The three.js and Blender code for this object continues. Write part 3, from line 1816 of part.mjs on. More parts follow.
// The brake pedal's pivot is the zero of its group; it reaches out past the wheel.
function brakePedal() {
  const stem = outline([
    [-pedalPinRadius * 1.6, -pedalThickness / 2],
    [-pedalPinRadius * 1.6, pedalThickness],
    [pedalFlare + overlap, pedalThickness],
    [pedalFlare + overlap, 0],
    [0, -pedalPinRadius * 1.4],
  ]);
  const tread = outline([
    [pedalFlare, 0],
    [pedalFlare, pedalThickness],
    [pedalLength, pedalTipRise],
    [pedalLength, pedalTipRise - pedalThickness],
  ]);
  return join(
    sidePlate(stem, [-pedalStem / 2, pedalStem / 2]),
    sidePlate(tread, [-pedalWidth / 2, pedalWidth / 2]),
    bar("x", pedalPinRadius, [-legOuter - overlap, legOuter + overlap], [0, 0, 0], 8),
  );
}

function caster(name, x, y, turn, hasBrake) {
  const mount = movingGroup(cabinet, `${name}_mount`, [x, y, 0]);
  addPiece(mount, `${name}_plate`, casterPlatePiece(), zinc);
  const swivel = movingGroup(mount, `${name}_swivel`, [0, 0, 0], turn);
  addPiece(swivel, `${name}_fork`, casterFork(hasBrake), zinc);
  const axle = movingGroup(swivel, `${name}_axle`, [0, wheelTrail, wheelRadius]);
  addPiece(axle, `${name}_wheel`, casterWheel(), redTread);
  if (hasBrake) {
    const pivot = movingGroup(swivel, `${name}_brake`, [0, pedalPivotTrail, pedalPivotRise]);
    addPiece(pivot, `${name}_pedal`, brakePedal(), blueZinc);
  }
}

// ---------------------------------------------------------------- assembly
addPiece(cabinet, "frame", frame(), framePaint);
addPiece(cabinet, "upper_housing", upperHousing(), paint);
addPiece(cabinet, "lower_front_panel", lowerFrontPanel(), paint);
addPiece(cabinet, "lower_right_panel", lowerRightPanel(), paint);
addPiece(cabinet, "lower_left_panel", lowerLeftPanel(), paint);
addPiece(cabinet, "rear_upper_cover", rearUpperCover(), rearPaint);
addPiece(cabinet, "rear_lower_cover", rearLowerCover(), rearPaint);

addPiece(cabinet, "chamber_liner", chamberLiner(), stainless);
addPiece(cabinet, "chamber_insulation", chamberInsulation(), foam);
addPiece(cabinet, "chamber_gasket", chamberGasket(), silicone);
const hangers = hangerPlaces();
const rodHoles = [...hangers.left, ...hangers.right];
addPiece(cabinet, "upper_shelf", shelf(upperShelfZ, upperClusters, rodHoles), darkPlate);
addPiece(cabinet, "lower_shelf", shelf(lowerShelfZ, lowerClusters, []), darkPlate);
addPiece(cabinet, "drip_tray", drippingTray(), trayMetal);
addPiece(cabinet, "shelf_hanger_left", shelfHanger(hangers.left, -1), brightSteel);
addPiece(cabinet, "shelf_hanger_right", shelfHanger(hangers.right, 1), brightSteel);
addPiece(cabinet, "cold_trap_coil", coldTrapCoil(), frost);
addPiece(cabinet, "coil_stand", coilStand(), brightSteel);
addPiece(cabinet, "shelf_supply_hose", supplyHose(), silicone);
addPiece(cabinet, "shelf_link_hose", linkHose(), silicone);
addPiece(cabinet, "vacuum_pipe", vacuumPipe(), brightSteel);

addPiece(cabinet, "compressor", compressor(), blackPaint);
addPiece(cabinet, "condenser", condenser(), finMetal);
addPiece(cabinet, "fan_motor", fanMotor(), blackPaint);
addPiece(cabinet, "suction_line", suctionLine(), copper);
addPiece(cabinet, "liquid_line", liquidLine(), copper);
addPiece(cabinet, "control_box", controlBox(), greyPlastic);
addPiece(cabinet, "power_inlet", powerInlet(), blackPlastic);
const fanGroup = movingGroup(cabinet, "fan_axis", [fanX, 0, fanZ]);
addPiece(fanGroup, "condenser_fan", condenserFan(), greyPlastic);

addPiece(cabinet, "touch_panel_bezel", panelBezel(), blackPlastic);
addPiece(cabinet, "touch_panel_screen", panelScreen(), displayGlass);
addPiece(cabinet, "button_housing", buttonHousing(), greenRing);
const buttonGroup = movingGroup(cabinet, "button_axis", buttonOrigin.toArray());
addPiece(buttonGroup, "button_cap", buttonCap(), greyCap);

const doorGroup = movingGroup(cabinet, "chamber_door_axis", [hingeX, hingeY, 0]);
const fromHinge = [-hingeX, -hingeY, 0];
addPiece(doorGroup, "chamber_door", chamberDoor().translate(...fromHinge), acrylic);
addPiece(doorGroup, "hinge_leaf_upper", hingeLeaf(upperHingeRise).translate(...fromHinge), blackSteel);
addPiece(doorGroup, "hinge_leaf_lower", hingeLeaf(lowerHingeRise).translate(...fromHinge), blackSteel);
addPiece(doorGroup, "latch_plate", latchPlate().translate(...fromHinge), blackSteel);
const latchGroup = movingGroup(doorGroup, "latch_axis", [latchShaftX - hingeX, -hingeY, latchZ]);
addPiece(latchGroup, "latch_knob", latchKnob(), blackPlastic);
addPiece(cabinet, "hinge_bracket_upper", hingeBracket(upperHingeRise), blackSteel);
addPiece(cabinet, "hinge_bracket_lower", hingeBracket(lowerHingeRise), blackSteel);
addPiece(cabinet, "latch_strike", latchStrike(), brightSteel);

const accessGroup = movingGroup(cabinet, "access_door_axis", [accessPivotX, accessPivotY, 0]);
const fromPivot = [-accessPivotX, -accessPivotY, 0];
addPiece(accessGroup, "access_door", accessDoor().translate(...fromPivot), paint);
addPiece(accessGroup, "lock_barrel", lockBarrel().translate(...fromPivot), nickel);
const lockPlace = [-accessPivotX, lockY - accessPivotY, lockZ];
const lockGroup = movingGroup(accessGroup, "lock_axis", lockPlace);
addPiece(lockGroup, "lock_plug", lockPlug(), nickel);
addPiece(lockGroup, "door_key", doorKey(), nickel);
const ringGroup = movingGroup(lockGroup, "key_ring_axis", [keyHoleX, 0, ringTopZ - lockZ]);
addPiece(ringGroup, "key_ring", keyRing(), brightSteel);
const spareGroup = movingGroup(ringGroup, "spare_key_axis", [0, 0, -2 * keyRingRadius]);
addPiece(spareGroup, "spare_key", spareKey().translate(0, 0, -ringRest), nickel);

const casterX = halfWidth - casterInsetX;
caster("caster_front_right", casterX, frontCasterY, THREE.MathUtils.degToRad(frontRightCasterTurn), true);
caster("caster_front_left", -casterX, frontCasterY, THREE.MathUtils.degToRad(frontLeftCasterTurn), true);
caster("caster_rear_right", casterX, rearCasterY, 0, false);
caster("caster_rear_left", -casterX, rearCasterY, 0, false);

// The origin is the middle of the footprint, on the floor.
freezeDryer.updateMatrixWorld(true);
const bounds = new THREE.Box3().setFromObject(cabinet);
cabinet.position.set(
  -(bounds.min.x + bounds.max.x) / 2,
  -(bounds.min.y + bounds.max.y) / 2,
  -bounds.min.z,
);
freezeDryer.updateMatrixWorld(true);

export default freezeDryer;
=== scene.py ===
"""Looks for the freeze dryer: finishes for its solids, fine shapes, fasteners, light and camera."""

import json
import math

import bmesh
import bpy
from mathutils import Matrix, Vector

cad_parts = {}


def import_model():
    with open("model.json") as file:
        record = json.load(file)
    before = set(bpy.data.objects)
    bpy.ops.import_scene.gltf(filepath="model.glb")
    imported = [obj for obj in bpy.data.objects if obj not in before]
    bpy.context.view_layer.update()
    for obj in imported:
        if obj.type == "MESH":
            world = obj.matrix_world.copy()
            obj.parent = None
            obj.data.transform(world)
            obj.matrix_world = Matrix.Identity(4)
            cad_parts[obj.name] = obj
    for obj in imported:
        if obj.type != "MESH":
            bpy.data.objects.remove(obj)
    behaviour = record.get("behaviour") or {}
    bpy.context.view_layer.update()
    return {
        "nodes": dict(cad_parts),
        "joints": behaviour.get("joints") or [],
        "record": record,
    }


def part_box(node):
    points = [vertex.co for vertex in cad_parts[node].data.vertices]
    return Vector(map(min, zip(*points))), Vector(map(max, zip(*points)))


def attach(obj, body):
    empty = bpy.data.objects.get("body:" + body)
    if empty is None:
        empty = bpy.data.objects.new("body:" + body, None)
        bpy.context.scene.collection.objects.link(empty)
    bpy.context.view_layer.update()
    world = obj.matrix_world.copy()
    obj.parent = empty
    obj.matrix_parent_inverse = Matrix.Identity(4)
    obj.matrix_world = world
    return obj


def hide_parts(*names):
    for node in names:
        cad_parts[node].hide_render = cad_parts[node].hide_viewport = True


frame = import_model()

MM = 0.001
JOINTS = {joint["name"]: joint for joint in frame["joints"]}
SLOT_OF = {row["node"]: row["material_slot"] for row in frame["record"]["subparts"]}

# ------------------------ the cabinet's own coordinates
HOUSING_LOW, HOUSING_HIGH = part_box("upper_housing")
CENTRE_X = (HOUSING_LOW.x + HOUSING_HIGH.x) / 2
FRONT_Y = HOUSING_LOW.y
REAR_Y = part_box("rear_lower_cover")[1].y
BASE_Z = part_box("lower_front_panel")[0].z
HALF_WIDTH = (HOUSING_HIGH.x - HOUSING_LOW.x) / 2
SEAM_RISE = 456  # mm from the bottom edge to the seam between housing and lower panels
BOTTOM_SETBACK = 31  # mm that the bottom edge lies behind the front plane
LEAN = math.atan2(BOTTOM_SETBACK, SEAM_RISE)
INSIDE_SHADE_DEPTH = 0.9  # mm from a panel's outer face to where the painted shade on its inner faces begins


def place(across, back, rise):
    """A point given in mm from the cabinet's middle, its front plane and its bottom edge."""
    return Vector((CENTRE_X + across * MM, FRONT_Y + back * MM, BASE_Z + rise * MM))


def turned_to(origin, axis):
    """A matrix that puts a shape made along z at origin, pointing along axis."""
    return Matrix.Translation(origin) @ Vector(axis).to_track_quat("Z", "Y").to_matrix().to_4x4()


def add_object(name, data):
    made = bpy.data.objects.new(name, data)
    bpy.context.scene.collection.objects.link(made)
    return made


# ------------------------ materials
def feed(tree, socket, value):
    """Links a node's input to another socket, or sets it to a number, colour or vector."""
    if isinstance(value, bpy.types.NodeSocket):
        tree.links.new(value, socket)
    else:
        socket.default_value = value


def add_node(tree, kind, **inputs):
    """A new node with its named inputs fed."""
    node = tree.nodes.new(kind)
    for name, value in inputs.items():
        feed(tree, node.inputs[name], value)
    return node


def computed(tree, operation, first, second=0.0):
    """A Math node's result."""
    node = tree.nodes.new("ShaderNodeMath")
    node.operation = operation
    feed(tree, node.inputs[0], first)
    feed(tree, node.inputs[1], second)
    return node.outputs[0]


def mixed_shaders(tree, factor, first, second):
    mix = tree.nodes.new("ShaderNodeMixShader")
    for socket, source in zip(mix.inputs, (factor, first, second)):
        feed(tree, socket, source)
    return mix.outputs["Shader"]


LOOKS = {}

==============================

DIRECTIONS FOR THIS TASK
Return only the stretch of the material above from the line holding "imported = [obj" through the line holding "obj.matrix_world = Matrix.Identity(4)", copied exactly.

THE RESPONSE
    imported = [obj for obj in bpy.data.objects if obj not in before]
    bpy.context.view_layer.update()
    for obj in imported:
        if obj.type == "MESH":
            world = obj.matrix_world.copy()
            obj.parent = None
            obj.data.transform(world)
            obj.matrix_world = Matrix.Identity(4)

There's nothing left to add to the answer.